Regardless of any statements or the personal beliefs of his fellow moon voyagers, Apollo 17 Commander Gene Cernan probably summed up their exclusive views of earth best in a public statement made in 1985:

“When I was the last man to walk on the moon in December 1972, 1 stood in the blue darkness and looked in awe at the earth from the lunar surface.What I saw was almost too beautiful to have happened by accident. It doesn’t matter how you choose to worship God…He has to exist to have created what I was privileged to see.”

Of course the Bible that astronauts Borman, Lovell, and Anders read their 1968 Christmas Eve message from affirms the God you choose to worship does matter. The choice to worship mankind’s Creator revealed in the Bible is the most important choice men and women make during their time on earth. The Bible teaches that Jesus Christ was God incarnate and that He created mankind, our animal and aquatic co-inhabitants, the earth, heavens, sun, and moon (John 1:3). It affirms that Jesus is the only way to God through the sacrificial offering of His life (Romans 6:23). And it teaches that all men and women must accept His sacrifice to receive His life-giving Spirit to be reunited with Him (Galatians 3:13,14).

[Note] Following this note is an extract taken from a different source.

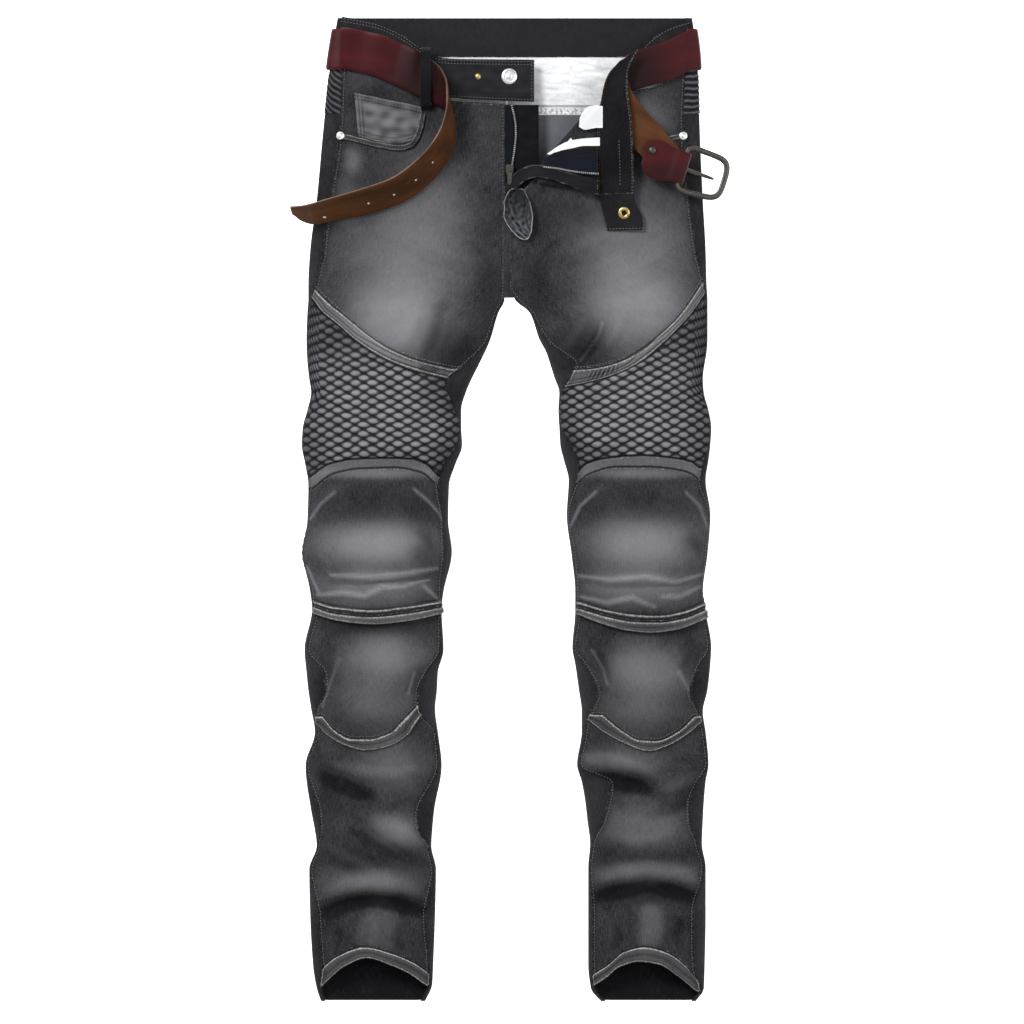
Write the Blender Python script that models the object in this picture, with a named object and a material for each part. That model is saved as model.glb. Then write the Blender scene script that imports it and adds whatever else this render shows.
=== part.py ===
"""Slim denim motorcycle trousers with a leather belt, laid flat with the front up.

Millimetres in the tables, metres in the meshes, +Z up. The waist points to +Y. "down" is the
distance from the top of the waist towards the hems. Right and left are the wearer's, so the right
leg lies at -X. Every cloth piece is a thin wall on one shared surface: a ring across each leg with
a flat underside, two curled sides and an arched top, opened at the centre front above the crotch.
"""
import math
from bisect import bisect_right
from collections import namedtuple
from functools import lru_cache

import bmesh
import bpy
from mathutils import Vector

MM = 0.001
LENGTH = 1056.0
CENTRE_X = -7.0
# The middle of the whole garment in plan, belt and buckle included, which becomes the origin.
MIDDLE = Vector((-2.71, -1.23, 0.0))
DENIM = 1.4
DOUBLED = 1.8
SEAM_GAP = 0.3
HALF_GAP = SEAM_GAP / 2
SIDE_GAP = 0.25

WAIST_SIDE_Z = 10.5
LEG_SIDE_Z = 7.0
SIDE_Z_FADE = (60.0, 180.0)
BELT_BED = 5.4
BELT_BED_FADE = (66.0, 104.0)
ARCH_POWER = 2.6
CROTCH_FADE = (250.0, 312.0)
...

The Apollo astronauts saw His handiwork. And because they did, so did we.

After six successful moon missions Congress lost interest, canceling their last two scheduled moon flights in 1972. It was expensive to visit, and there wasn’t much to find there except dust and rocks.

But while we were up there, Apollo really took America on some kind of ride. We took on the Soviet Union in history’s greatest race and soundly defeated them with the brains and determination of what Tom Wolfe’s epic Space Race novel would later call, “The Right Stuff”. And we did it from a distance of five years back.

All the same, it makes one wonder, after our space probe missions that revealed the truth of our inner planets, what we were looking for up there once we planted our flag in the dust?

Maybe we were up there simply for the view.

The heavens declare the glory of God and their expanse declare His handiwork.